The Illinois State Police has revoked the appointment of a prominent Chicago-area cleric to be its first Muslim chaplain after questions about his connection to a charity with ties to the militant Palestinian group Hamas.
In a statement, state police officials said Sheikh Kifah Mustapha, the associate director of the Mosque Foundation in Bridgeview, could not serve as a volunteer chaplain “due to information revealed during the background investigation.” State police declined to be more specific.
In December, Mustapha was one of seven religious leaders trained in Springfield to become volunteer state police chaplains. State police said they discovered after all seven volunteers completed the training that detailed background checks had not been done.
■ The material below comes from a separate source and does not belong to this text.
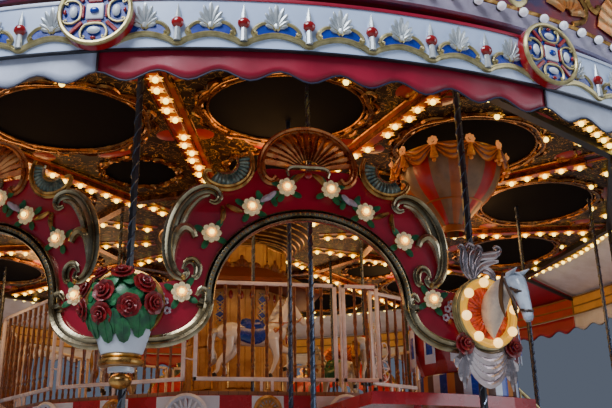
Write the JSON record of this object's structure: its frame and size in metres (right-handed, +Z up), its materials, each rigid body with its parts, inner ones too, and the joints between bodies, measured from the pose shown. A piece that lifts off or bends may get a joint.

Shortly after Mustapha’s appointment, Steve Emerson, executive director of the Washington-based Investigative Project on Terrorism, criticized Illinois law enforcement for ignoring Mustapha’s history as an “unindicted co-conspirator” in the case against the Holy Land Foundation for Relief and Development, once the nation’s largest Muslim charity.
The foundation’s two founding members were sentenced last year to 65 years in prison each for funneling millions of dollars to Hamas, which the U.S. has labeled as a terrorist organization.
Mustapha helped raise money for the group in Chicago but was never charged with any crime.
On Wednesday, the Council on American-Islamic Relations will hold a news conference to protest the revocation of Mustapha’s appointment.